**Raw data:**
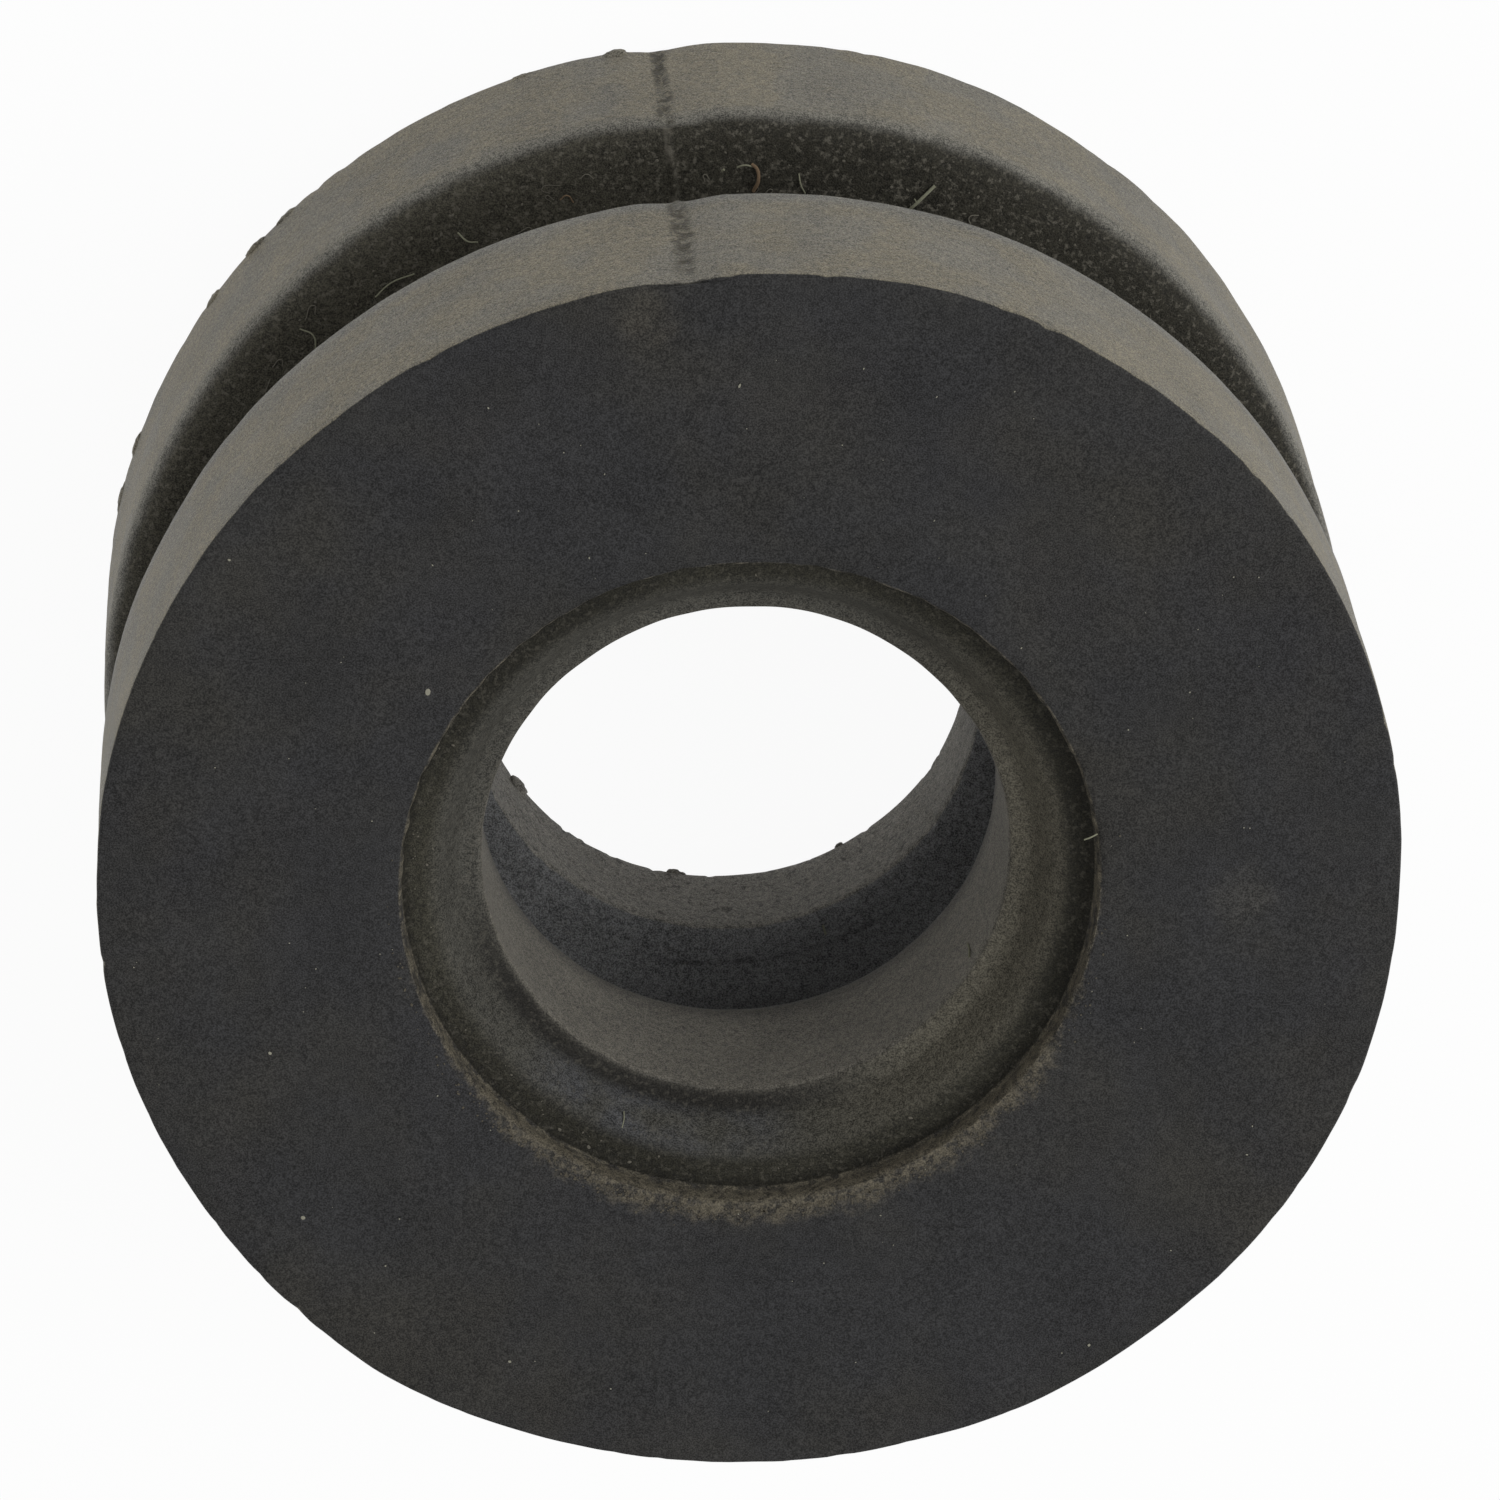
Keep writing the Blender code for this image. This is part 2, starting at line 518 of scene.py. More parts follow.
def bore_shift(point, sizes, wear):
    """Pits in the rear lip of the bore."""
    radius = math.hypot(point.x, point.y)
    if radius > sizes.bore_radius + SMALL_ROUNDING or point.z > relief_bottom(sizes):
        return 0.0
    pit = max(0.0, wave(point, PIT_WAVE, seed=11.0) - PIT_THRESHOLD)
    return -wear.pit_depth * pit * PIT_STEEPNESS


def wear_shift(point, sizes, wear):
    """How far a point of the clean ring moves along its normal."""
    uneven = wave(point, BROAD_WAVE) + SHORT_WAVE_SHARE * wave(point, SHORT_WAVE, seed=5.0)
    shift = wear.unevenness * uneven
    if point.z > sizes.height - FACE_MARGIN:
        shift -= wear.face_sink
    shift += seam_shift(point, sizes, wear)
    shift += rim_shift(point, sizes)
    shift += mouth_shift(point, sizes)
    shift += bore_shift(point, sizes, wear)
    return shift


def bulge(point, sizes, wear):
    """How far a point moves outwards because the flanges aren't quite round."""
    angle = math.degrees(math.atan2(point.y, point.x)) % 360.0
    share = sum(height * bell(angle - middle, BULGE_WIDTH) for middle, height in BULGES)
    inner = sizes.bore_radius + sizes.relief_depth
    reach = (math.hypot(point.x, point.y) - inner) / (sizes.rim_radius - inner)
    return wear.out_of_round * min(share, 1.0) * max(reach, 0.0) ** 2


def worn_ring(sizes, wear):
    """The ring after wear, within the straight limits of the clean ring."""
    work = turned_ring(sizes)
    low = (-sizes.rim_radius, -sizes.rim_radius, 0.0)
    high = (sizes.rim_radius, sizes.rim_radius, sizes.height)
    moves = [vertex.normal * wear_shift(vertex.co, sizes, wear) for vertex in work.verts]
    for vertex, move in zip(work.verts, moves):
        outwards = Vector((vertex.co.x, vertex.co.y, 0.0)).normalized()
        place = vertex.co + move + outwards * bulge(vertex.co, sizes, wear)
        vertex.co = [min(max(place[axis], low[axis]), high[axis]) for axis in range(3)]
    return work


def add_piece(name, work, material, smooth=True):
    """Turn a bmesh into a piece of the object, riding on its body."""
    mesh = bpy.data.meshes.new(name)
    work.to_mesh(mesh)
    work.free()
    if smooth:
        mesh.shade_smooth()
        mesh.set_sharp_from_angle(angle=SHARP_ANGLE)
    mesh.materials.append(material)
    piece = bpy.data.objects.new(name, mesh)
    bpy.context.scene.collection.objects.link(piece)
    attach(piece, BODY)
    return piece


# Nubs of flash left by the mould


class Nub(NamedTuple):
    """A nub of flash: angle in degrees, place, and its three half sizes in millimetres."""

    angle: float
    radius: float
    height: float
    across: float
    along: float
    out: float


REAR_RIM_NUB_ANGLES = (342.0, 347.5, 325.7, 319.4, 315.2, 289.4, 280.6, 255.2, 248.7, 245.0, 230.4)
FRONT_RIM_NUB_ANGLES = (153.1, 148.8, 139.2, 123.5, 113.8)
REAR_EDGE_NUBS = (
    Nub(36.8, 7.74, 2.60, 0.36, 0.26, 0.15),
    Nub(34.8, 7.72, 2.75, 0.18, 0.26, 0.15),
    Nub(80.6, 7.78, 2.46, 0.24, 0.10, 0.13),
    Nub(82.4, 7.81, 2.45, 0.14, 0.08, 0.09),
    Nub(119.9, 7.80, 2.46, 0.16, 0.09, 0.11),
    Nub(98.0, 7.85, 2.48, 0.12, 0.08, 0.07),
    Nub(57.0, 7.84, 2.48, 0.20, 0.08, 0.07),
)

# Half sizes of the rims' nubs, from the smallest to the largest, in millimetres
REAR_NUB_ACROSS = (0.32, 0.55)
REAR_NUB_OUT = (0.09, 0.14)
REAR_NUB_ALONG = (0.16, 0.3)
FRONT_NUB_ACROSS = (0.20, 0.36)
FRONT_NUB_OUT = (0.09, 0.12)
FRONT_NUB_ALONG = 0.16

# How far the nubs' middles lie inside the rim and from the end face, in millimetres
REAR_NUB_SUNK = 0.05
FRONT_NUB_SUNK = 0.06
NUB_FROM_END = 0.24
NUB_ROUGHNESS = 0.30
NUB_WAVE = 0.00012


def rim_nubs(sizes, rng):
    """Nubs on the rims, each a little different."""
    rim = sizes.rim_radius / MILLIMETRE
    top = sizes.height / MILLIMETRE
    nubs = []
    for angle in REAR_RIM_NUB_ANGLES:
        across = rng.uniform(*REAR_NUB_ACROSS)
        out = rng.uniform(*REAR_NUB_OUT)
        along = rng.uniform(*REAR_NUB_ALONG)
        nubs.append(Nub(angle, rim - REAR_NUB_SUNK, NUB_FROM_END, across, along, out))
    for angle in FRONT_RIM_NUB_ANGLES:
        across = rng.uniform(*FRONT_NUB_ACROSS)
        out = rng.uniform(*FRONT_NUB_OUT)
        height = top - NUB_FROM_END
        nubs.append(Nub(angle, rim - FRONT_NUB_SUNK, height, across, FRONT_NUB_ALONG, out))
    return nubs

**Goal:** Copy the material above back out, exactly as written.

**Task solution:**
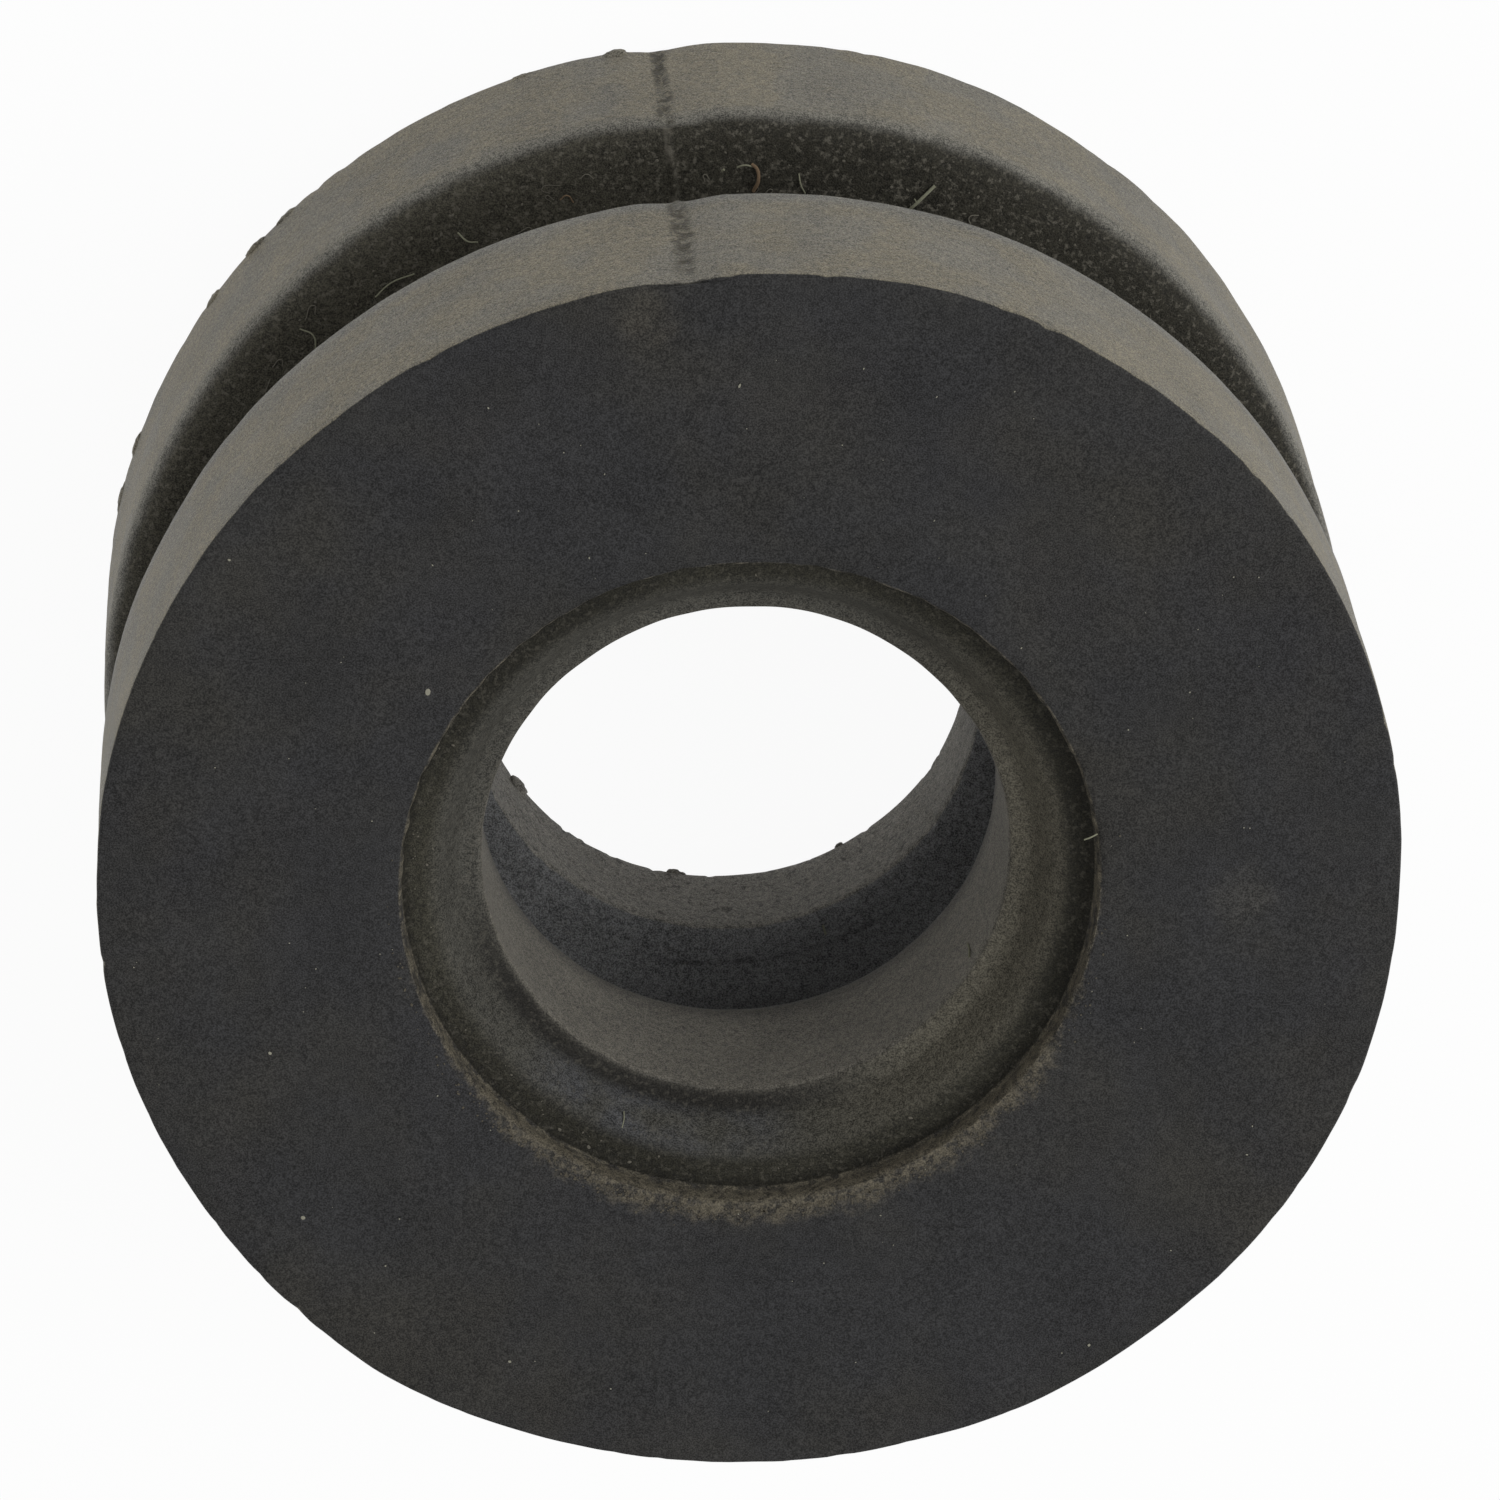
Keep writing the Blender code for this image. This is part 2, starting at line 518 of scene.py. More parts follow.
def bore_shift(point, sizes, wear):
    """Pits in the rear lip of the bore."""
    radius = math.hypot(point.x, point.y)
    if radius > sizes.bore_radius + SMALL_ROUNDING or point.z > relief_bottom(sizes):
        return 0.0
    pit = max(0.0, wave(point, PIT_WAVE, seed=11.0) - PIT_THRESHOLD)
    return -wear.pit_depth * pit * PIT_STEEPNESS


def wear_shift(point, sizes, wear):
    """How far a point of the clean ring moves along its normal."""
    uneven = wave(point, BROAD_WAVE) + SHORT_WAVE_SHARE * wave(point, SHORT_WAVE, seed=5.0)
    shift = wear.unevenness * uneven
    if point.z > sizes.height - FACE_MARGIN:
        shift -= wear.face_sink
    shift += seam_shift(point, sizes, wear)
    shift += rim_shift(point, sizes)
    shift += mouth_shift(point, sizes)
    shift += bore_shift(point, sizes, wear)
    return shift


def bulge(point, sizes, wear):
    """How far a point moves outwards because the flanges aren't quite round."""
    angle = math.degrees(math.atan2(point.y, point.x)) % 360.0
    share = sum(height * bell(angle - middle, BULGE_WIDTH) for middle, height in BULGES)
    inner = sizes.bore_radius + sizes.relief_depth
    reach = (math.hypot(point.x, point.y) - inner) / (sizes.rim_radius - inner)
    return wear.out_of_round * min(share, 1.0) * max(reach, 0.0) ** 2


def worn_ring(sizes, wear):
    """The ring after wear, within the straight limits of the clean ring."""
    work = turned_ring(sizes)
    low = (-sizes.rim_radius, -sizes.rim_radius, 0.0)
    high = (sizes.rim_radius, sizes.rim_radius, sizes.height)
    moves = [vertex.normal * wear_shift(vertex.co, sizes, wear) for vertex in work.verts]
    for vertex, move in zip(work.verts, moves):
        outwards = Vector((vertex.co.x, vertex.co.y, 0.0)).normalized()
        place = vertex.co + move + outwards * bulge(vertex.co, sizes, wear)
        vertex.co = [min(max(place[axis], low[axis]), high[axis]) for axis in range(3)]
    return work


def add_piece(name, work, material, smooth=True):
    """Turn a bmesh into a piece of the object, riding on its body."""
    mesh = bpy.data.meshes.new(name)
    work.to_mesh(mesh)
    work.free()
    if smooth:
        mesh.shade_smooth()
        mesh.set_sharp_from_angle(angle=SHARP_ANGLE)
    mesh.materials.append(material)
    piece = bpy.data.objects.new(name, mesh)
    bpy.context.scene.collection.objects.link(piece)
    attach(piece, BODY)
    return piece


# Nubs of flash left by the mould


class Nub(NamedTuple):
    """A nub of flash: angle in degrees, place, and its three half sizes in millimetres."""

    angle: float
    radius: float
    height: float
    across: float
    along: float
    out: float


REAR_RIM_NUB_ANGLES = (342.0, 347.5, 325.7, 319.4, 315.2, 289.4, 280.6, 255.2, 248.7, 245.0, 230.4)
FRONT_RIM_NUB_ANGLES = (153.1, 148.8, 139.2, 123.5, 113.8)
REAR_EDGE_NUBS = (
    Nub(36.8, 7.74, 2.60, 0.36, 0.26, 0.15),
    Nub(34.8, 7.72, 2.75, 0.18, 0.26, 0.15),
    Nub(80.6, 7.78, 2.46, 0.24, 0.10, 0.13),
    Nub(82.4, 7.81, 2.45, 0.14, 0.08, 0.09),
    Nub(119.9, 7.80, 2.46, 0.16, 0.09, 0.11),
    Nub(98.0, 7.85, 2.48, 0.12, 0.08, 0.07),
    Nub(57.0, 7.84, 2.48, 0.20, 0.08, 0.07),
)

# Half sizes of the rims' nubs, from the smallest to the largest, in millimetres
REAR_NUB_ACROSS = (0.32, 0.55)
REAR_NUB_OUT = (0.09, 0.14)
REAR_NUB_ALONG = (0.16, 0.3)
FRONT_NUB_ACROSS = (0.20, 0.36)
FRONT_NUB_OUT = (0.09, 0.12)
FRONT_NUB_ALONG = 0.16

# How far the nubs' middles lie inside the rim and from the end face, in millimetres
REAR_NUB_SUNK = 0.05
FRONT_NUB_SUNK = 0.06
NUB_FROM_END = 0.24
NUB_ROUGHNESS = 0.30
NUB_WAVE = 0.00012


def rim_nubs(sizes, rng):
    """Nubs on the rims, each a little different."""
    rim = sizes.rim_radius / MILLIMETRE
    top = sizes.height / MILLIMETRE
    nubs = []
    for angle in REAR_RIM_NUB_ANGLES:
        across = rng.uniform(*REAR_NUB_ACROSS)
        out = rng.uniform(*REAR_NUB_OUT)
        along = rng.uniform(*REAR_NUB_ALONG)
        nubs.append(Nub(angle, rim - REAR_NUB_SUNK, NUB_FROM_END, across, along, out))
    for angle in FRONT_RIM_NUB_ANGLES:
        across = rng.uniform(*FRONT_NUB_ACROSS)
        out = rng.uniform(*FRONT_NUB_OUT)
        height = top - NUB_FROM_END
        nubs.append(Nub(angle, rim - FRONT_NUB_SUNK, height, across, FRONT_NUB_ALONG, out))
    return nubs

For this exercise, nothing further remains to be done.